Repeat each line word for word.

— Start Information shown —

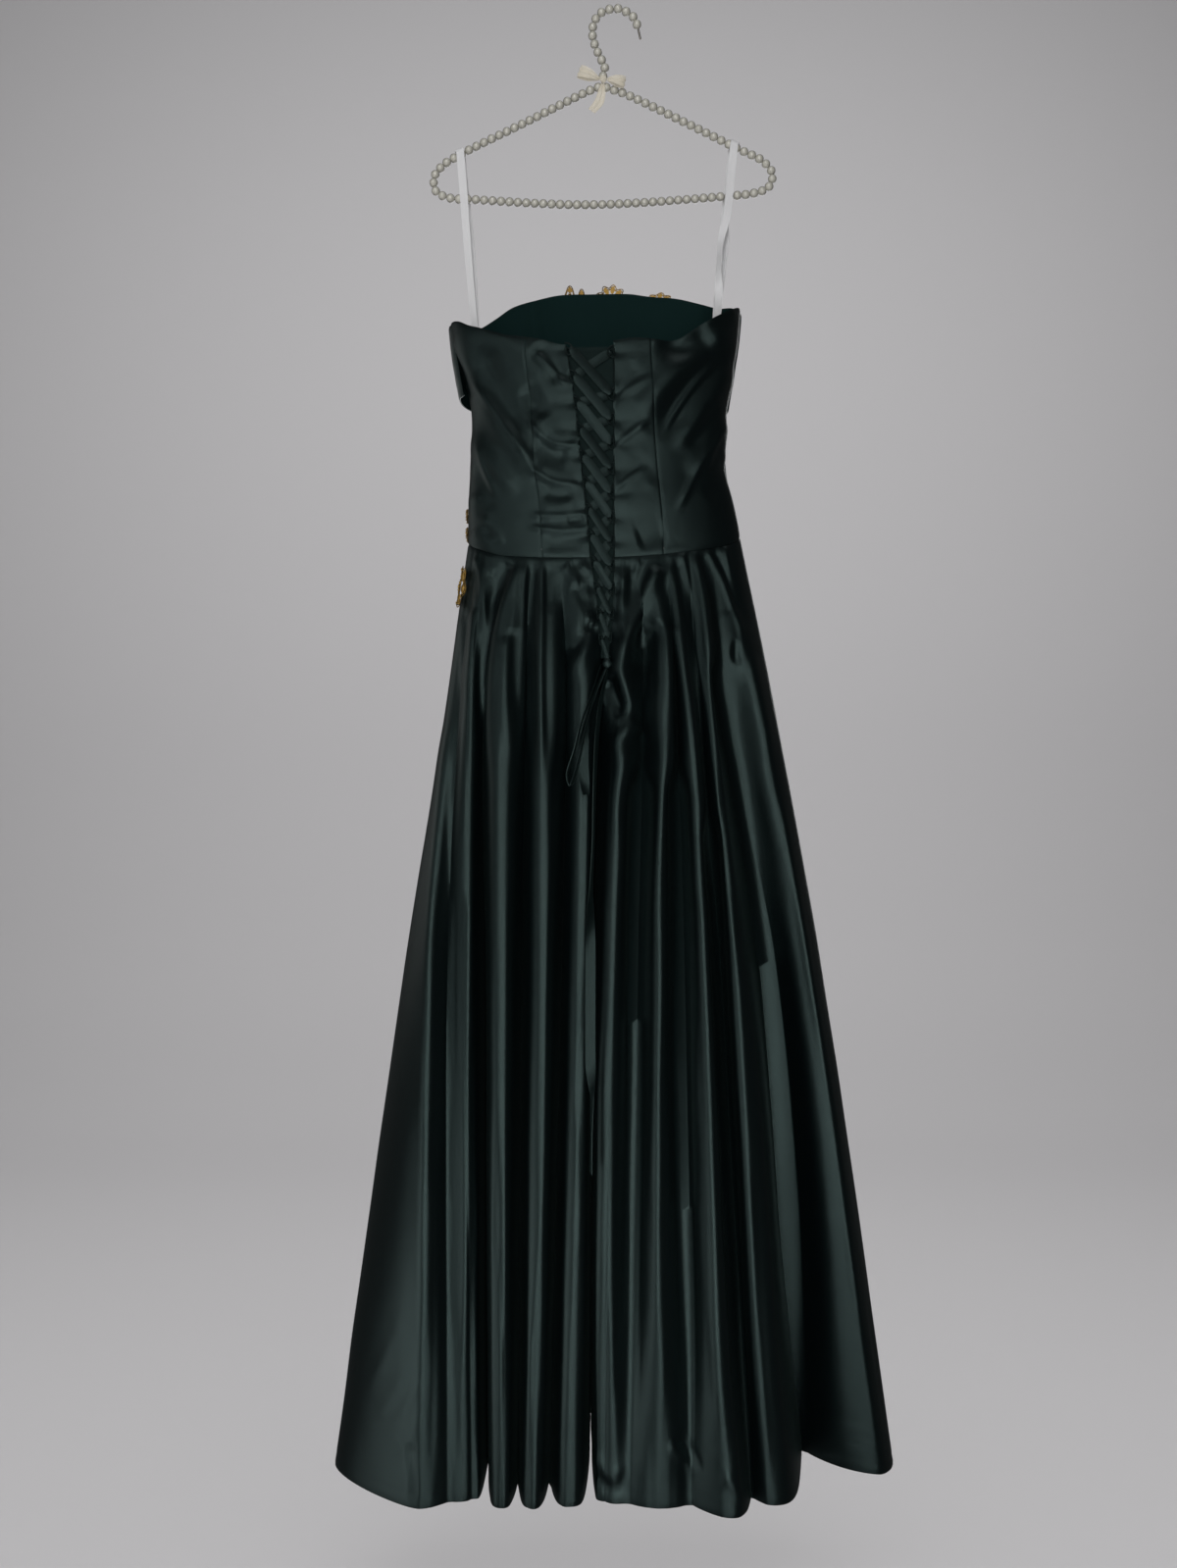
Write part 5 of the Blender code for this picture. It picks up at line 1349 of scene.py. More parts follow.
# %% Creases of the skirt back
SKIRT_CREASES = (
    (-13.0, 22.0, ((112, -720), (130, -830), (152, -985), (171, -1092), (190, -1250),
                   (206, -1450), (220, -1700))),
    (1.6, 3.8, ((-160, -624), (-154, -637), (-148, -674), (-141, -722))),
    (-1.7, 6.2, ((-140, -643), (-137, -664), (-144, -693))),
    (2.1, 6.2, ((-108, -633), (-115, -657), (-127, -688), (-136, -736), (-140, -779),
                (-141, -818), (-140, -865), (-137, -898))),
    (-2.6, 7.5, ((-118, -634), (-129, -656), (-139, -684), (-141, -714))),
    (-2.3, 7.5, ((-113, -710), (-112, -769), (-110, -818))),
    (1.7, 7.5, ((-122, -717), (-122, -769), (-120, -818), (-112, -863))),
    (1.8, 5.0, ((-99, -633), (-102, -662), (-102, -698), (-103, -758), (-103, -813),
                (-107, -860))),
    (-2.3, 6.2, ((-93, -633), (-94, -674), (-93, -746), (-92, -818), (-93, -898))),
    (2.0, 5.0, ((-83, -632), (-82, -674), (-83, -746), (-82, -818), (-82, -898))),
    (-2.5, 7.5, ((-78, -633), (-78, -664), (-77, -710), (-77, -793), (-75, -889))),
    (2.1, 12.5, ((-71, -681), (-69, -717), (-63, -758), (-58, -806), (-60, -853),
                 (-64, -898))),
    (2.2, 7.5, ((-25, -716), (-37, -736), (-46, -755), (-54, -774))),
    (-3.2, 11.2, ((-27, -703), (-44, -726), (-56, -743))),
    (1.4, 7.5, ((-58, -639), (-48, -655), (-51, -674), (-39, -686))),
    (-2.0, 7.5, ((-46, -662), (-37, -679), (-27, -686))),
    (1.6, 6.2, ((-33, -695), (-25, -705))),
    (-1.6, 6.2, ((-51, -637), (-39, -650), (-30, -660))),
    (1.2, 5.0, ((-39, -637), (-30, -648), (-22, -662))),
    (5.5, 8.0, ((48, -640), (37, -660), (27, -684), (17, -707), (8, -731), (3, -755),
                (10, -779), (21, -811), (22, -817))),
    (4.5, 8.0, ((24, -812), (10, -822), (2, -832), (4, -860), (-1, -898), (-3, -960))),
    (-8.0, 9.0, ((-12, -765), (-3, -788), (9, -808))),
    (-3.2, 12.5, ((40, -700), (28, -735), (24, -770))),
    (-2.0, 10.0, ((22, -825), (30, -841), (27, -865))),
    (1.6, 5.0, ((8, -648), (5, -674), (4, -698), (7, -713))),
    (-1.6, 6.2, ((16, -637), (14, -664), (11, -693))),
    (1.2, 3.8, ((25, -634), (18, -655))),
    (2.1, 10.0, ((60, -703), (56, -746), (51, -806), (48, -853), (46, -898))),
    (-2.3, 15.0, ((35, -710), (30, -746), (33, -793))),
    (2.2, 6.2, ((53, -632), (59, -674), (66, -722), (73, -769), (79, -818), (84, -865),
                (86, -898))),
    (-2.2, 6.2, ((65, -630), (73, -674), (80, -722), (83, -793))),
    (1.6, 3.8, ((71, -622), (80, -662), (86, -698), (87, -746), (88, -784))),
    (2.2, 6.2, ((85, -621), (93, -662), (98, -710), (102, -769), (108, -830), (116, -896))),
    (-2.3, 6.2, ((92, -622), (106, -664), (112, -722), (116, -793))),
    (2.2, 3.8, ((100, -618), (116, -648), (128, -681), (136, -705), (142, -741))),
    (-2.9, 6.2, ((105, -616), (123, -648), (135, -681), (144, -710))),
    (-3.2, 4.4, ((133, -724), (132, -738), (139, -749))),
    (1.7, 10.0, ((122, -686), (126, -726), (129, -769), (133, -815))),
    (-2.0, 10.0, ((111, -746), (117, -806), (129, -865))),
    (2.1, 10.0, ((148, -736), (154, -765), (162, -801), (174, -860))),
    (1.3, 3.8, ((122, -610), (126, -645), (136, -684), (144, -722))),
    (1.6, 6.0, ((-24, -1606), (-8, -1624), (12, -1612))),
    (-1.6, 5.5, ((-26, -1626), (-6, -1640), (14, -1630))),
    (2.0, 4.0, ((56, -1586), (72, -1606), (84, -1624))),
    (-2.0, 4.0, ((62, -1580), (80, -1600), (92, -1616))),
    (2.0, 5.0, ((112, -1610), (126, -1626), (140, -1652))),
    (-1.8, 3.5, ((-222, -1590), (-218, -1622), (-216, -1660))),
    (0.8, 2.6, ((-274, -1550), (-260, -1518), (-244, -1478))),
    (0.9, 2.8, ((-258, -1572), (-238, -1532), (-216, -1488))),
    (0.8, 2.6, ((-248, -1592), (-228, -1552), (-208, -1510))),
    (0.7, 2.4, ((-238, -1608), (-224, -1580), (-210, -1552))),
    (0.7, 2.6, ((-262, -1530), (-246, -1490), (-230, -1440))),
    (5.0, 14.0, ((9, -806), (-2, -986), (-5, -1092), (-12, -1250), (-17, -1410), (-19, -1570),
                (-17, -1700))),
    (-9.5, 13.0, ((26, -850), (21, -986), (20, -1150), (16, -1410), (14, -1570), (14, -1700))),
    (3.0, 8.0, ((55, -806), (44, -986), (45, -1092), (43, -1410), (45, -1516), (50, -1700))),
    (-8.5, 12.0, ((62, -850), (66, -1000), (68, -1250), (74, -1450), (80, -1700))),
    (3.0, 8.0, ((91, -986), (95, -1092), (101, -1300), (107, -1516), (128, -1700))),
    (-7.0, 9.0, ((100, -900), (108, -1092), (118, -1300), (128, -1516), (140, -1700))),
    (2.5, 7.0, ((119, -986), (129, -1092), (145, -1410), (150, -1516), (170, -1700))),
    (1.4, 5.0, ((180, -880), (214, -1092), (242, -1250), (264, -1420), (303, -1700))),
    (2.5, 9.0, ((-190, -806), (-200, -986), (-204, -1092), (-208, -1410), (-212, -1700))),
    (2.5, 5.0, ((-161, -986), (-162, -1092), (-164, -1410), (-168, -1600))),
    (1.4, 6.2, ((-162, -681), (-160, -746), (-159, -818), (-160, -898))),
    (-1.6, 5.0, ((-156, -674), (-152, -746), (-151, -841))),
    (1.3, 5.0, ((-173, -693), (-171, -746), (-169, -793))),
)
SKIRT_FRONT_CREASES = (
    (2.6, 4.0, ((112, -604), (118, -660), (124, -740), (134, -860))),
    (-2.8, 5.0, ((98, -606), (104, -670), (110, -760))),
    (2.8, 4.0, ((60, -606), (62, -680), (66, -780), (72, -900))),
    (-3.0, 5.0, ((48, -606), (46, -680), (44, -790))),
    (2.4, 4.0, ((-8, -606), (-12, -690), (-14, -800), (-18, -930))),
    (-2.8, 5.0, ((-24, -606), (-30, -690), (-34, -800))),
    (2.6, 4.0, ((-86, -608), (-92, -680), (-98, -780), (-106, -900))),
    (-2.8, 5.0, ((-100, -608), (-108, -690), (-116, -780))),
    (2.4, 4.0, ((-140, -610), (-150, -680), (-162, -790))),
)
print("creases on the skirt:", len(SKIRT_CREASES), "and", len(SKIRT_FRONT_CREASES))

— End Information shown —

Result of the task:
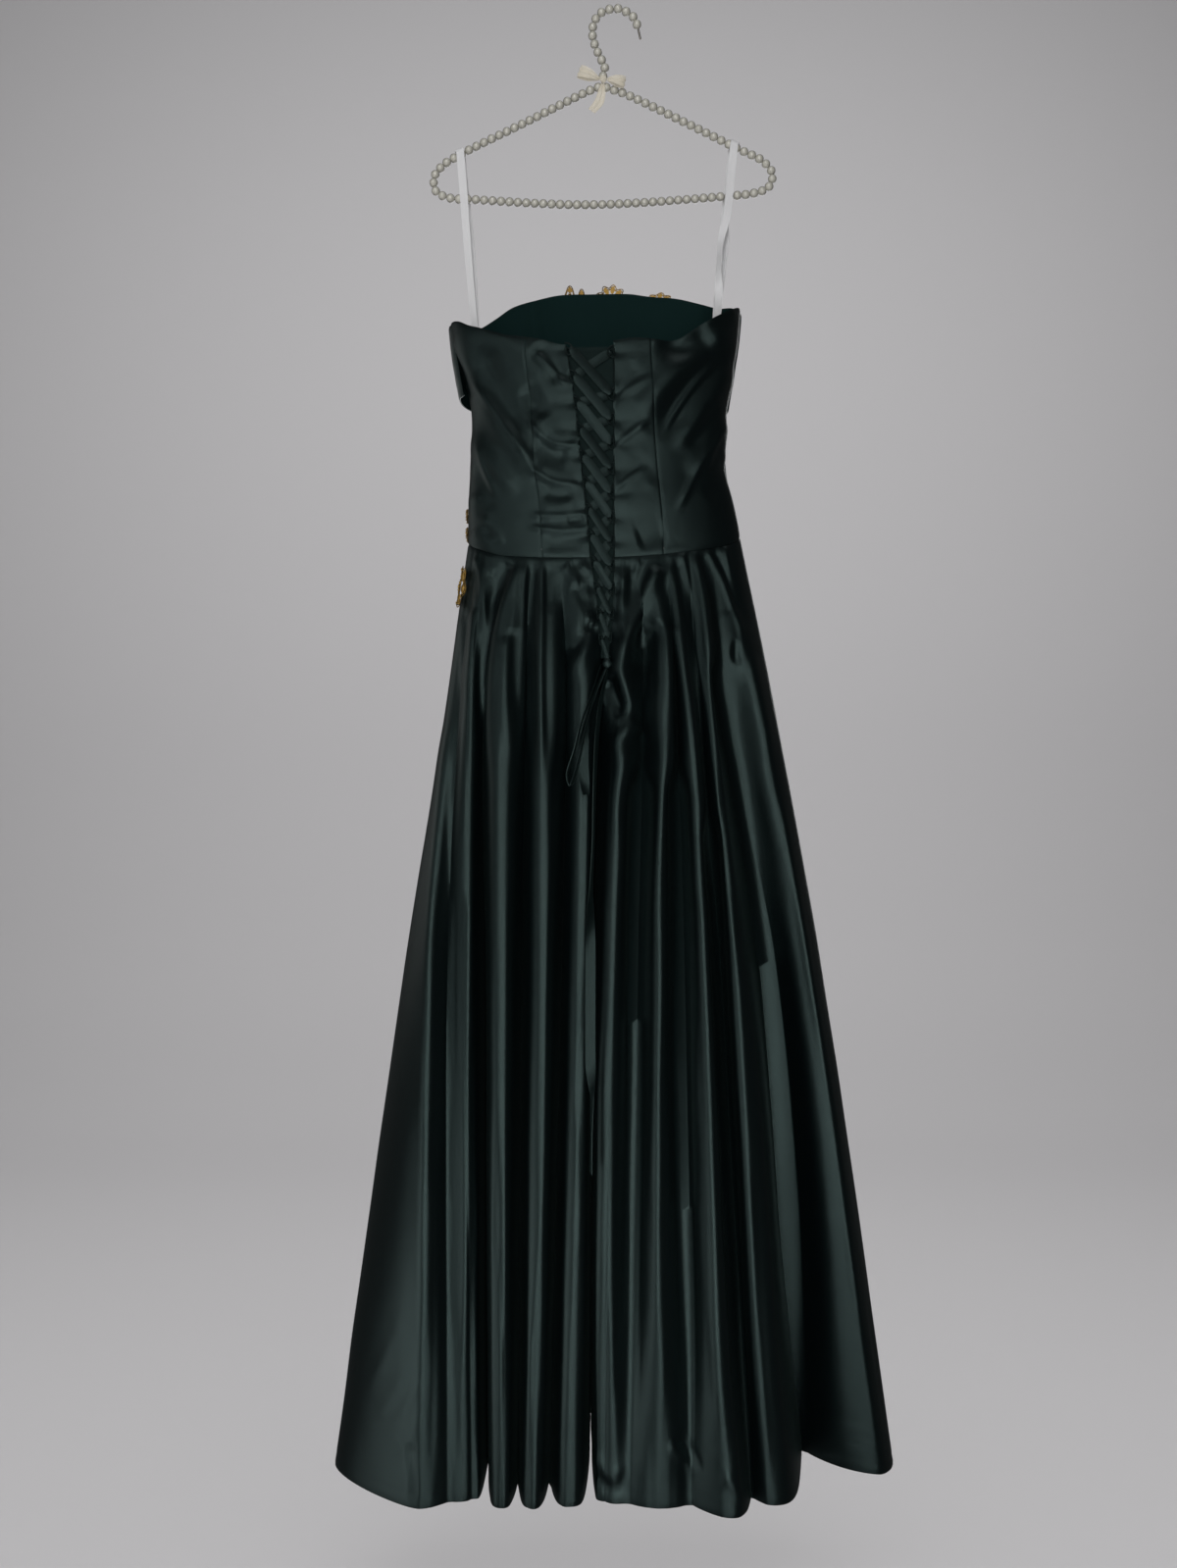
Write part 5 of the Blender code for this picture. It picks up at line 1349 of scene.py. More parts follow.
# %% Creases of the skirt back
SKIRT_CREASES = (
    (-13.0, 22.0, ((112, -720), (130, -830), (152, -985), (171, -1092), (190, -1250),
                   (206, -1450), (220, -1700))),
    (1.6, 3.8, ((-160, -624), (-154, -637), (-148, -674), (-141, -722))),
    (-1.7, 6.2, ((-140, -643), (-137, -664), (-144, -693))),
    (2.1, 6.2, ((-108, -633), (-115, -657), (-127, -688), (-136, -736), (-140, -779),
                (-141, -818), (-140, -865), (-137, -898))),
    (-2.6, 7.5, ((-118, -634), (-129, -656), (-139, -684), (-141, -714))),
    (-2.3, 7.5, ((-113, -710), (-112, -769), (-110, -818))),
    (1.7, 7.5, ((-122, -717), (-122, -769), (-120, -818), (-112, -863))),
    (1.8, 5.0, ((-99, -633), (-102, -662), (-102, -698), (-103, -758), (-103, -813),
                (-107, -860))),
    (-2.3, 6.2, ((-93, -633), (-94, -674), (-93, -746), (-92, -818), (-93, -898))),
    (2.0, 5.0, ((-83, -632), (-82, -674), (-83, -746), (-82, -818), (-82, -898))),
    (-2.5, 7.5, ((-78, -633), (-78, -664), (-77, -710), (-77, -793), (-75, -889))),
    (2.1, 12.5, ((-71, -681), (-69, -717), (-63, -758), (-58, -806), (-60, -853),
                 (-64, -898))),
    (2.2, 7.5, ((-25, -716), (-37, -736), (-46, -755), (-54, -774))),
    (-3.2, 11.2, ((-27, -703), (-44, -726), (-56, -743))),
    (1.4, 7.5, ((-58, -639), (-48, -655), (-51, -674), (-39, -686))),
    (-2.0, 7.5, ((-46, -662), (-37, -679), (-27, -686))),
    (1.6, 6.2, ((-33, -695), (-25, -705))),
    (-1.6, 6.2, ((-51, -637), (-39, -650), (-30, -660))),
    (1.2, 5.0, ((-39, -637), (-30, -648), (-22, -662))),
    (5.5, 8.0, ((48, -640), (37, -660), (27, -684), (17, -707), (8, -731), (3, -755),
                (10, -779), (21, -811), (22, -817))),
    (4.5, 8.0, ((24, -812), (10, -822), (2, -832), (4, -860), (-1, -898), (-3, -960))),
    (-8.0, 9.0, ((-12, -765), (-3, -788), (9, -808))),
    (-3.2, 12.5, ((40, -700), (28, -735), (24, -770))),
    (-2.0, 10.0, ((22, -825), (30, -841), (27, -865))),
    (1.6, 5.0, ((8, -648), (5, -674), (4, -698), (7, -713))),
    (-1.6, 6.2, ((16, -637), (14, -664), (11, -693))),
    (1.2, 3.8, ((25, -634), (18, -655))),
    (2.1, 10.0, ((60, -703), (56, -746), (51, -806), (48, -853), (46, -898))),
    (-2.3, 15.0, ((35, -710), (30, -746), (33, -793))),
    (2.2, 6.2, ((53, -632), (59, -674), (66, -722), (73, -769), (79, -818), (84, -865),
                (86, -898))),
    (-2.2, 6.2, ((65, -630), (73, -674), (80, -722), (83, -793))),
    (1.6, 3.8, ((71, -622), (80, -662), (86, -698), (87, -746), (88, -784))),
    (2.2, 6.2, ((85, -621), (93, -662), (98, -710), (102, -769), (108, -830), (116, -896))),
    (-2.3, 6.2, ((92, -622), (106, -664), (112, -722), (116, -793))),
    (2.2, 3.8, ((100, -618), (116, -648), (128, -681), (136, -705), (142, -741))),
    (-2.9, 6.2, ((105, -616), (123, -648), (135, -681), (144, -710))),
    (-3.2, 4.4, ((133, -724), (132, -738), (139, -749))),
    (1.7, 10.0, ((122, -686), (126, -726), (129, -769), (133, -815))),
    (-2.0, 10.0, ((111, -746), (117, -806), (129, -865))),
    (2.1, 10.0, ((148, -736), (154, -765), (162, -801), (174, -860))),
    (1.3, 3.8, ((122, -610), (126, -645), (136, -684), (144, -722))),
    (1.6, 6.0, ((-24, -1606), (-8, -1624), (12, -1612))),
    (-1.6, 5.5, ((-26, -1626), (-6, -1640), (14, -1630))),
    (2.0, 4.0, ((56, -1586), (72, -1606), (84, -1624))),
    (-2.0, 4.0, ((62, -1580), (80, -1600), (92, -1616))),
    (2.0, 5.0, ((112, -1610), (126, -1626), (140, -1652))),
    (-1.8, 3.5, ((-222, -1590), (-218, -1622), (-216, -1660))),
    (0.8, 2.6, ((-274, -1550), (-260, -1518), (-244, -1478))),
    (0.9, 2.8, ((-258, -1572), (-238, -1532), (-216, -1488))),
    (0.8, 2.6, ((-248, -1592), (-228, -1552), (-208, -1510))),
    (0.7, 2.4, ((-238, -1608), (-224, -1580), (-210, -1552))),
    (0.7, 2.6, ((-262, -1530), (-246, -1490), (-230, -1440))),
    (5.0, 14.0, ((9, -806), (-2, -986), (-5, -1092), (-12, -1250), (-17, -1410), (-19, -1570),
                (-17, -1700))),
    (-9.5, 13.0, ((26, -850), (21, -986), (20, -1150), (16, -1410), (14, -1570), (14, -1700))),
    (3.0, 8.0, ((55, -806), (44, -986), (45, -1092), (43, -1410), (45, -1516), (50, -1700))),
    (-8.5, 12.0, ((62, -850), (66, -1000), (68, -1250), (74, -1450), (80, -1700))),
    (3.0, 8.0, ((91, -986), (95, -1092), (101, -1300), (107, -1516), (128, -1700))),
    (-7.0, 9.0, ((100, -900), (108, -1092), (118, -1300), (128, -1516), (140, -1700))),
    (2.5, 7.0, ((119, -986), (129, -1092), (145, -1410), (150, -1516), (170, -1700))),
    (1.4, 5.0, ((180, -880), (214, -1092), (242, -1250), (264, -1420), (303, -1700))),
    (2.5, 9.0, ((-190, -806), (-200, -986), (-204, -1092), (-208, -1410), (-212, -1700))),
    (2.5, 5.0, ((-161, -986), (-162, -1092), (-164, -1410), (-168, -1600))),
    (1.4, 6.2, ((-162, -681), (-160, -746), (-159, -818), (-160, -898))),
    (-1.6, 5.0, ((-156, -674), (-152, -746), (-151, -841))),
    (1.3, 5.0, ((-173, -693), (-171, -746), (-169, -793))),
)
SKIRT_FRONT_CREASES = (
    (2.6, 4.0, ((112, -604), (118, -660), (124, -740), (134, -860))),
    (-2.8, 5.0, ((98, -606), (104, -670), (110, -760))),
    (2.8, 4.0, ((60, -606), (62, -680), (66, -780), (72, -900))),
    (-3.0, 5.0, ((48, -606), (46, -680), (44, -790))),
    (2.4, 4.0, ((-8, -606), (-12, -690), (-14, -800), (-18, -930))),
    (-2.8, 5.0, ((-24, -606), (-30, -690), (-34, -800))),
    (2.6, 4.0, ((-86, -608), (-92, -680), (-98, -780), (-106, -900))),
    (-2.8, 5.0, ((-100, -608), (-108, -690), (-116, -780))),
    (2.4, 4.0, ((-140, -610), (-150, -680), (-162, -790))),
)
print("creases on the skirt:", len(SKIRT_CREASES), "and", len(SKIRT_FRONT_CREASES))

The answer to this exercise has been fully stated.